You find yourself in some ludicrously elaborate labyrinth-like dungeon or cave network


Only baddies build dungeons. Hell, Hitler probably had a massive Zelda-esque water temple erected in his basement just for really evil kicks. If your character finds themselves in one of these stupidly convoluted structures they’ll no doubt have to traverse a variety of puzzles. Most of which have been designed to sever spleens. Even if you do survive the Goonies-inspired traps of doom your only reward will be to face a giant monster/bug/evil spirit/dinosaur/semi naked ninja chick that’ll try to eat/maim/possess/chop your Johnson off.


You’re in a helicopter


Honestly, your character would be safer in a three-wheeled car driven by a deaf person. Who’s been blindfolded. Then forced to down seven bottles of premium distilled Russian vodka. Consulting our big book of indisputable gaming facts shows 99.24% of video game copters are destined to be shot down by an RPG or surface to air missile. If by some miracle the baddie who’s firing at you misses, then you can be sure you’ll get swatted down by a massive alien abomination with tentacles five minutes later. Either way, say your prayers: your shit’s going down.
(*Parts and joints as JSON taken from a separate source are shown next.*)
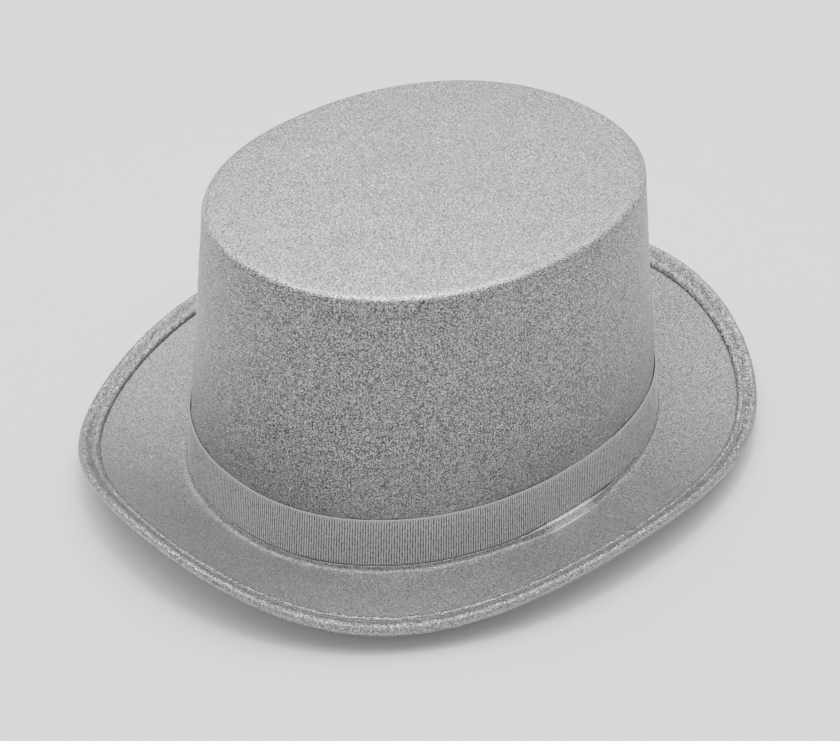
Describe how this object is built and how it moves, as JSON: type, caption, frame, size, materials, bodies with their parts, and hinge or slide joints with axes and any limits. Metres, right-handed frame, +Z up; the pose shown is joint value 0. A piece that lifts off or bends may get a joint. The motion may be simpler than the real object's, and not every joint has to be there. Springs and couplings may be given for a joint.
{
  "type": "top hat",
  "caption": "Low-crowned party top hat with a flat tip, an oval tapered crown, a ribbon band and a curled, bound brim; worn on the head.",
  "frame": {"origin": "under the middle of the brim, on the surface that the hat stands on", "axes": "-Y to the front of the hat, +X to the wearer's left, +Z up to the tip"},
  "size_m": [0.2596, 0.3036, 0.1241],
  "materials": {
    "glitter_cloth": "silver metallic-thread glitter cloth",
    "edge_binding": "silver-grey cloth binding, duller than the crown",
    "foundation_board": "stiffened pressed felt",
    "grosgrain": "matt grey ribbed ribbon",
    "thread": "grey polyester thread",
    "edge_wire": "covered brim wire",
    "sweatband_cloth": "black woven sweatband tape",
    "satin_lining": "dark satin"
  },
  "bodies": {
    "root": {"crown_foundation": "foundation_board", "crown_cover": "glitter_cloth", "brim_foundation": "foundation_board", "brim_top_cover": "glitter_cloth", "brim_under_cover": "glitter_cloth", "brim_binding": "edge_binding", "brim_edge_wire": "edge_wire", "binding_stitching": "thread", "hat_band": "grosgrain", "band_seam_thread": "thread", "sweatband": "sweatband_cloth", "sweatband_stitching": "thread", "sweatband_join_stay": "sweatband_cloth", "side_lining": "satin_lining", "tip_lining": "satin_lining"}
  },
  "joints": []
}
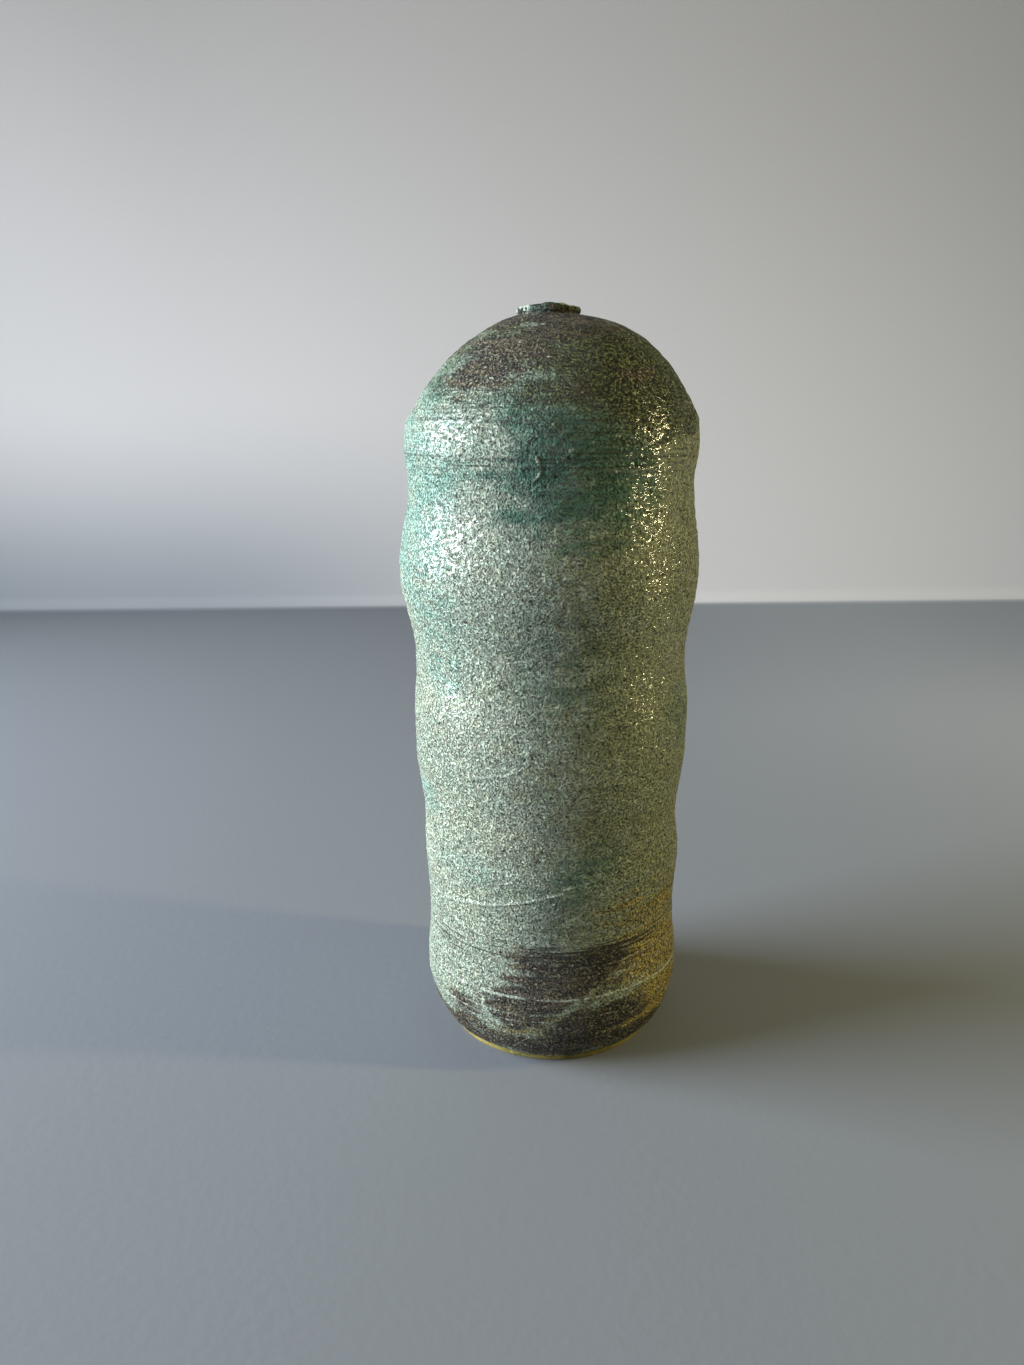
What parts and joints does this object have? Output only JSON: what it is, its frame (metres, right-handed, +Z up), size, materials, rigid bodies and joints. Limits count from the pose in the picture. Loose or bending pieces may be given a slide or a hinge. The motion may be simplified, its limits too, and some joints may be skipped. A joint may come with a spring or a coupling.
{
  "type": "raku vase",
  "caption": "Tall hand-thrown raku bottle vase: rippled cylinder, collared-in dome, small raised mouth ring and bare turned foot, under a crusted copper glaze.",
  "frame": {"origin": "centre of the face that the vase stands on, under the centre of its widest ring", "axes": "+Z up through the mouth; -Y towards the side that the picture shows, +X to its right"},
  "size_m": [0.1192, 0.1192, 0.2946],
  "materials": {
    "bare_clay": "bare grogged clay, ochre, matt and gritty",
    "smoked_clay": "smoked grogged clay under the glaze, matt",
    "copper_glaze": "crusted and pitted copper glaze, sage to turquoise with smoked patches, broken gloss",
    "lining_glaze": "thin poured glaze, satin"
  },
  "bodies": {
    "root": {"foot_ring": "bare_clay", "lower_section": "smoked_clay", "upper_section": "smoked_clay", "shoulder_dome": "smoked_clay", "mouth_ring": "smoked_clay", "glaze_coat": "copper_glaze", "glaze_lining": "lining_glaze"}
  },
  "joints": []
}
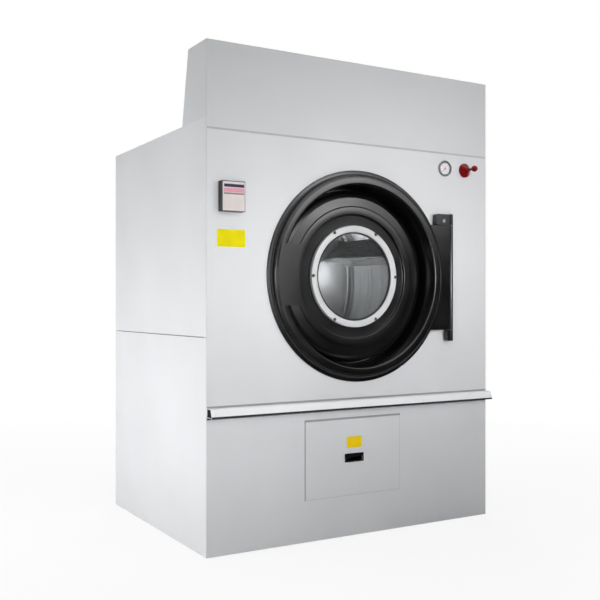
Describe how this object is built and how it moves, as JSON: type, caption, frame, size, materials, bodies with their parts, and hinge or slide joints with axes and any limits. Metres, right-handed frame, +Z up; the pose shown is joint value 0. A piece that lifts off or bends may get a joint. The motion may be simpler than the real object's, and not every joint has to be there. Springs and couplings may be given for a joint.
{
  "type": "industrial tumble dryer",
  "caption": "Large front-loading tumble dryer with a round black door, tall header, lint drawer, belt-driven drum, rear exhaust fan and roof steam heater.",
  "frame": {"origin": "middle of the footprint box on the floor, under the cabinet", "axes": "+X to the right seen from the front, the door faces -Y, +Z up"},
  "size_m": [1.56, 1.356, 2.2],
  "materials": {
    "panel_paint": "satin powder coat",
    "ledge_paint": "satin powder coat",
    "frame_paint": "matt primer",
    "black_enamel": "semi-gloss enamel",
    "cast_paint": "matt cast iron",
    "machine_paint": "semi-gloss enamel",
    "zinc_sheet": "zinc coated sheet",
    "stainless": "brushed stainless steel",
    "shaft_steel": "turned steel",
    "pin_steel": "bright steel",
    "pipe_steel": "matt steel",
    "screen_steel": "woven wire",
    "copper_coil": "copper tube and fins",
    "dark_metal": "dark plated steel",
    "ring_metal": "bright satin ring",
    "box_paint": "dark enamel",
    "keypad_film": "printed film",
    "black_plastic": "moulded plastic",
    "red_plastic": "gloss moulding",
    "clear_glass": "clear",
    "seal_rubber": "grey rubber",
    "belt_rubber": "black rubber"
  },
  "bodies": {
    "cabinet": {"base_frame": "frame_paint", "corner_posts": "frame_paint", "frame_rails": "frame_paint", "side_panels": "panel_paint", "rear_panels": "panel_paint", "roof_panel": "panel_paint", "front_panel": "panel_paint", "lower_front_panel": "panel_paint", "header_shell": "panel_paint", "ledge_rail": "ledge_paint", "mouth_ring": "black_enamel", "rear_bulkhead": "zinc_sheet", "air_baffles": "zinc_sheet", "bearing_beams": "frame_paint", "bearing_blocks": "cast_paint", "gearbox": "machine_paint", "drive_motor": "machine_paint", "motor_stands": "frame_paint", "drive_belt": "belt_rubber", "lint_shelf": "zinc_sheet", "lint_chamber": "zinc_sheet", "fan_housing": "zinc_sheet", "fan_motor": "machine_paint", "exhaust_duct": "zinc_sheet", "exhaust_spigot": "zinc_sheet", "heater_casing": "zinc_sheet", "heater_coil": "copper_coil", "steam_pipes": "pipe_steel", "intake_louvre": "zinc_sheet", "control_box": "box_paint", "control_keypad": "keypad_film", "thermometer_body": "dark_metal", "thermometer_glass": "clear_glass", "stop_base": "red_plastic", "hinge_brackets": "black_enamel", "hinge_pin": "pin_steel", "electrical_plate": "zinc_sheet", "contactors": "black_plastic", "cable_gland": "black_plastic", "door_catch": "pin_steel"},
    "door": {"door_shell": "black_enamel", "door_dish": "black_enamel", "door_seals": "seal_rubber", "window_ring": "ring_metal", "window_screws": "dark_metal", "window_glass": "clear_glass", "door_handle": "black_enamel", "hinge_plate": "black_enamel"},
    "drum": {"drum_shell": "stainless", "drum_lifters": "stainless", "drum_spider": "shaft_steel", "drum_pulley": "cast_paint"},
    "motor_pulley": {"drive_pulley": "cast_paint"},
    "fan_wheel": {"fan_impeller": "zinc_sheet"},
    "lint_drawer": {"drawer_front": "panel_paint", "drawer_tray": "zinc_sheet", "lint_screen": "screen_steel", "drawer_pull": "black_plastic"},
    "needle": {"thermometer_needle": "black_plastic"},
    "stop_button": {"stop_plunger": "red_plastic"}
  },
  "joints": [
    {"name": "door_hinge", "type": "hinge", "parent": "cabinet", "child": "door", "pos_m": [0.527, -0.614, 1.207], "axis": [0, 0, 1], "range_deg": [0, 168]},
    {"name": "drum_spin", "type": "hinge", "parent": "cabinet", "child": "drum", "pos_m": [0, -0.066, 1.207], "axis": [0, 1, 0], "continuous": true},
    {"name": "motor_pulley_spin", "type": "hinge", "parent": "cabinet", "child": "motor_pulley", "pos_m": [0.43, 0.474, 0.33], "axis": [0, 1, 0], "continuous": true},
    {"name": "fan_spin", "type": "hinge", "parent": "cabinet", "child": "fan_wheel", "pos_m": [-0.08, 0.234, 0.31], "axis": [0, 1, 0], "continuous": true},
    {"name": "drawer_slide", "type": "slide", "parent": "cabinet", "child": "lint_drawer", "axis": [0, -1, 0], "range_m": [0, 0.45]},
    {"name": "needle_turn", "type": "hinge", "parent": "cabinet", "child": "needle", "pos_m": [0.51, -0.592, 1.749], "axis": [0, 1, 0], "range_deg": [0, 270]},
    {"name": "stop_press", "type": "slide", "parent": "cabinet", "child": "stop_button", "axis": [0, 1, 0], "range_m": [0, 0.008], "stiffness_N_per_m": 900, "springref_m": -0.004}
  ],
  "couplings": [
    {"joint": "motor_pulley_spin", "follows": "drum_spin", "ratio": 6}
  ]
}
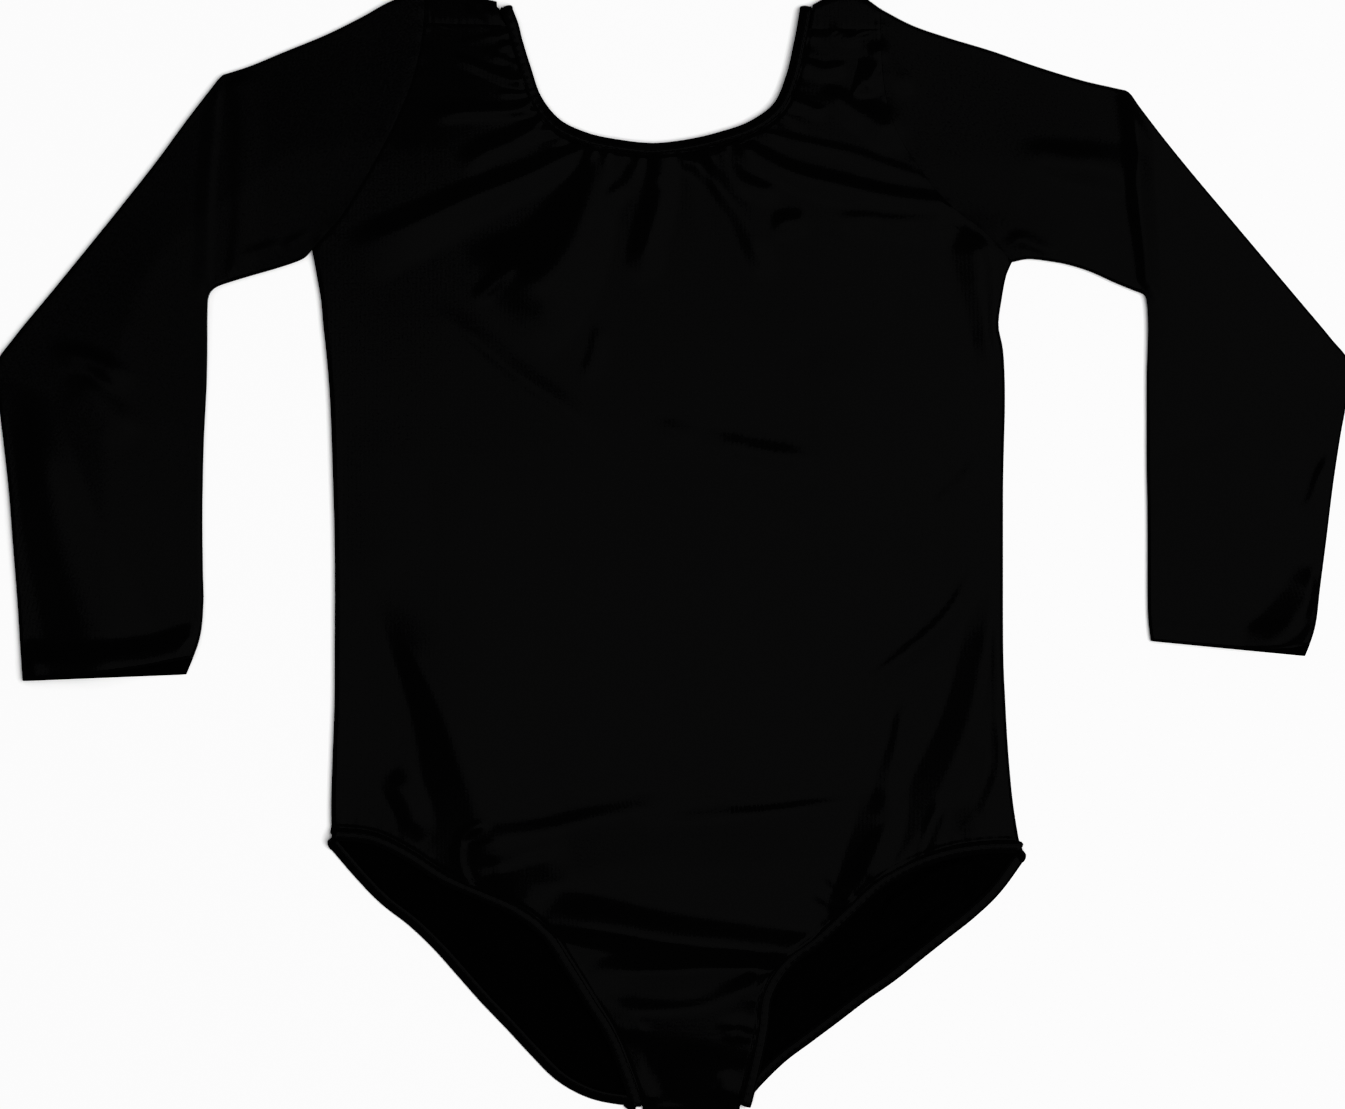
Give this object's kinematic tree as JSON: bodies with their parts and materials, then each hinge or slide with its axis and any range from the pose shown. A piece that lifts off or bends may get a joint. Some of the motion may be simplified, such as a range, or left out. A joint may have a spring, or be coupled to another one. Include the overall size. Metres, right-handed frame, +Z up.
{
  "type": "ballet leotard",
  "caption": "Child's long-sleeved scoop-neck ballet leotard laid flat, with gathered elastic neckline, bent sleeves and elastic leg openings.",
  "frame": {"origin": "on the surface that the garment lies on, under the middle of its box", "axes": "+Z up from the surface, +Y towards the neck, +X to the right seen from above with the front up"},
  "size_m": [0.5692, 0.4714, 0.0078],
  "materials": {
    "tricot": "satin-faced stretch tricot",
    "casing": "satin-faced stretch tricot over elastic"
  },
  "bodies": {
    "root": {"front_panel": "tricot", "back_panel": "tricot", "sleeve_left": "tricot", "sleeve_right": "tricot", "neck_casing": "casing", "leg_casing_left": "casing", "leg_casing_right": "casing"}
  },
  "joints": []
}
You climb a huge set of stairs


Nothing. Nothing good ever awaits you at the top of a set of gaming stairs. Just once we’d like to get to the summit of some and have our character’s ruined hamstrings rewarded with a big chest of credits, an awesome laser sword or a date with a chick with three boobs. But no, it’s always a small armada of enemies, an enormous door with a boss behind it or worse, more f**king stairs. If we can’t save the world by staying on the ground floor of Evil Incorporate then the world can go screw itself. We’re taking our character to the virtual pub down the street.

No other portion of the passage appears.